Well it's been a while since we last updated, sorry for that.  The reason why is that we have been always feeling so close to getting our bugs worked out and having some awesome videos of the Betas running for you all.  We have been struggling with bug issues with our electronics since our last update, and are still struggling with them but we are still working hard at fixing them, and most importantly getting our customers a machine that just works.  We want to have all this worked through before launching a Kickstarter campaign so that you all can spend your time making cool stuff, not debugging your machine!

The state of our machine for the last few weeks...

The state of our machine for the last few weeks...

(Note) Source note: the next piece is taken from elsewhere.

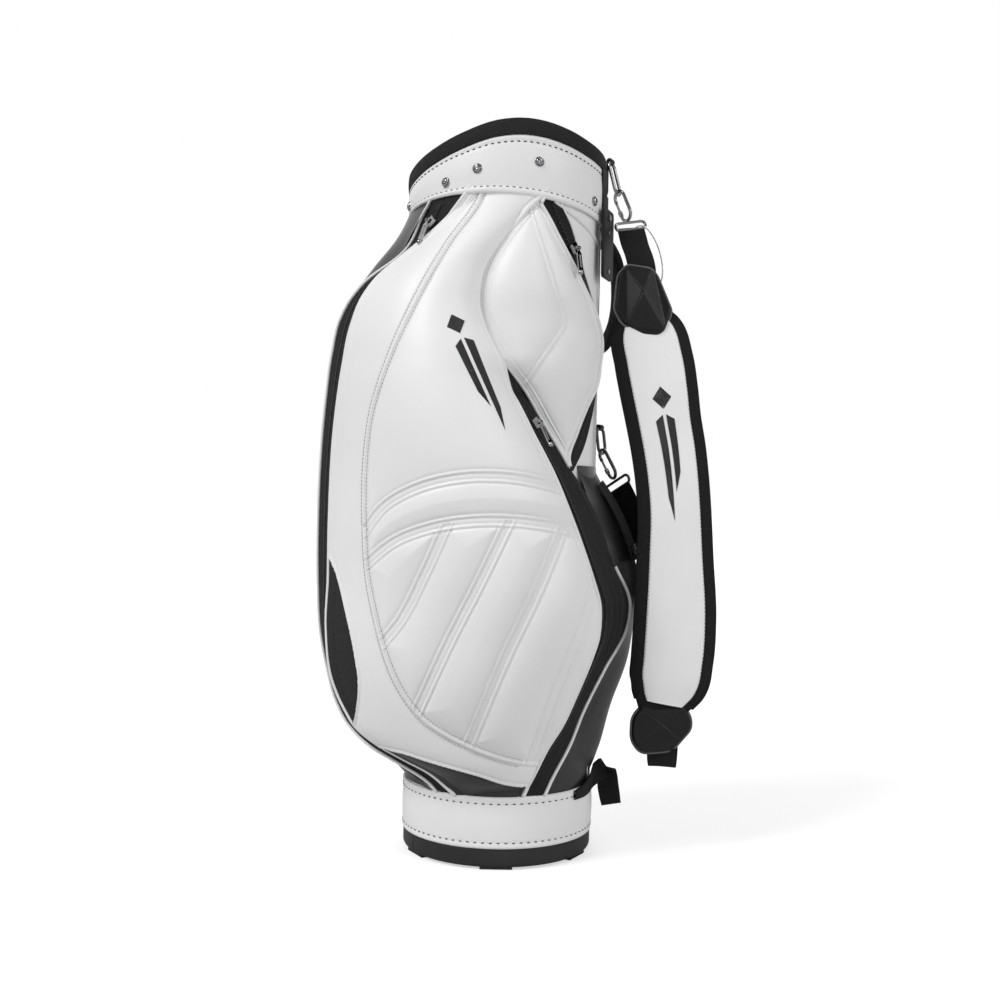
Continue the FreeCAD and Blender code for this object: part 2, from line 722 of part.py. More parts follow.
def hook_parts(label, top, low, width_way):
    """A spring hook: a bent wire body open on one side, and the gate that closes it."""
    wire = size("hook_wire")
    length = size("hook_length")
    width = size("hook_width")
    bend = width / 2 - wire
    high = -wire - bend
    deep = -length + wire + bend
    nose = high - 3.0
    heel = deep + 3.0
    path = Part.Wire(
        [
            line_edge(Vector(bend, nose, 0), Vector(bend, high, 0)),
            arc_edge(Vector(bend, high, 0), Vector(0, high + bend, 0), Vector(-bend, high, 0)),
            line_edge(Vector(-bend, high, 0), Vector(-bend, deep, 0)),
            arc_edge(Vector(-bend, deep, 0), Vector(0, deep - bend, 0), Vector(bend, deep, 0)),
            line_edge(Vector(bend, deep, 0), Vector(bend, heel, 0)),
        ]
    )
    section = Part.Wire(Part.makeCircle(wire, Vector(bend, nose, 0), Vector(0, 1, 0)))
    body = path.makePipeShell([section], True, False)
    pin_y = heel + 2.6
    for side in (-1, 1):
        lug = Part.makeBox(3.4, 6.4, 0.9, Vector(bend - 1.7, heel - 1.6, side * 1.75 - 0.45))
        body = body.fuse(lug)
    pin = Part.makeCylinder(size("pin_radius"), 3.9, Vector(bend, pin_y, -1.95), Vector(0, 0, 1))
    body = body.fuse(pin)
    body = body.cut(Part.makeBox(3.4, 8, 2.6, Vector(bend - 1.7, heel - 0.4, -1.3)).cut(pin))
    gate = Part.makeCylinder(2.0, 2.0, Vector(bend, pin_y, -1.0), Vector(0, 0, 1))
    shaft = Part.makeBox(2.4, nose - 0.5 - pin_y, 2.0, Vector(bend - 1.2, pin_y, -1.0))
    gate = gate.fuse(shaft)
    bore = size("pin_radius") + size("pin_clearance")
    gate = gate.cut(Part.makeCylinder(bore, 6, Vector(bend, pin_y, -3), Vector(0, 0, 1))).removeSplitter()
    down = (low - top).normalize()
    out = Vector(*width_way).cross(down)
    place = frame_placement(top - down * (size("ring_wire") + 2 * wire + 0.4), down * -1, out)
    body = body.removeSplitter()
    body.Placement = place
    gate.Placement = place
    feature(label + "_hook", body)
    feature(label + "_hook_gate", gate)
    told("gate_" + label, place.multVec(Vector(bend, pin_y, 0)), place.Rotation.multVec(Vector(0, 0, 1)))
    return place


def tab(room, top, width_way, down_to, wall, width):
    """A folded tab: a plate standing on a wall of the bag, ending in a fold with room for the ring's wire."""
    side = Vector(*width_way).normalize()
    away = Vector(top.x, top.y, 0).normalize()
    across = away.cross(Vector(0, 0, 1)).normalize()
    thick = 2.4
    foot = away * (wall + 0.1)
    plate = Part.makeBox(width, thick, top.z - down_to)
    plate.Placement = Placement(
        foot + across * (-width / 2) + Vector(0, 0, down_to), Rotation(across, away, Vector(0, 0, 1), "XYZ")
    )
    bridge = Part.makeBox(9, (top - foot).dot(away), 3.4)
    bridge.Placement = Placement(
        foot + across * -4.5 + Vector(0, 0, top.z - 1.7), Rotation(across, away, Vector(0, 0, 1), "XYZ")
    )
    eye = cylinder_between(top - side * 4.5, top + side * 4.5, size("ring_wire") + 2.0)
    bore = cylinder_between(top - side * 12, top + side * 12, size("ring_wire") + 0.15)
    folded = plate.fuse(bridge).fuse(eye).cut(bore).cut(room).removeSplitter()
    return max(folded.Solids, key=lambda s: s.Volume)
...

That said, there have been some positive things that have come out of our struggles.  One being that we realized we needed a better way to take the electronics in and out of the machine because its inevitable that it will happen, and having the mess you see in the above picture only adds to the frustration of having issues. So we designed a console that pulls out of the back of the machine much more easily .  


The other good thing that has been happening is that we have been starting to make more connections here in Bozeman with other makers and entrepreneurs,  which always helps to give us new ideas and to push through these technical problems.  As always, thanks to everyone who is keeping up with our progress.  We hope to get these bugs fixed soon, and once we do we will be posting as many videos and pictures of our testing process as we can.  Wish us luck!

Happy New Year from Pocket NC

Starting the New Year off with a fresh new website!  

Matt and I are both loving being full time at Pocket NC.  Over the holidays we shipped one of our Beta machines off to the guys over at Synthetos so they can help us with testing their TinyG boards.  Now we are working on assembling two more, while the other two are off getting anodized this week.  Pretty excited to get them together in the next few weeks and see what they can really do before getting our Kickstarter campaign rolling.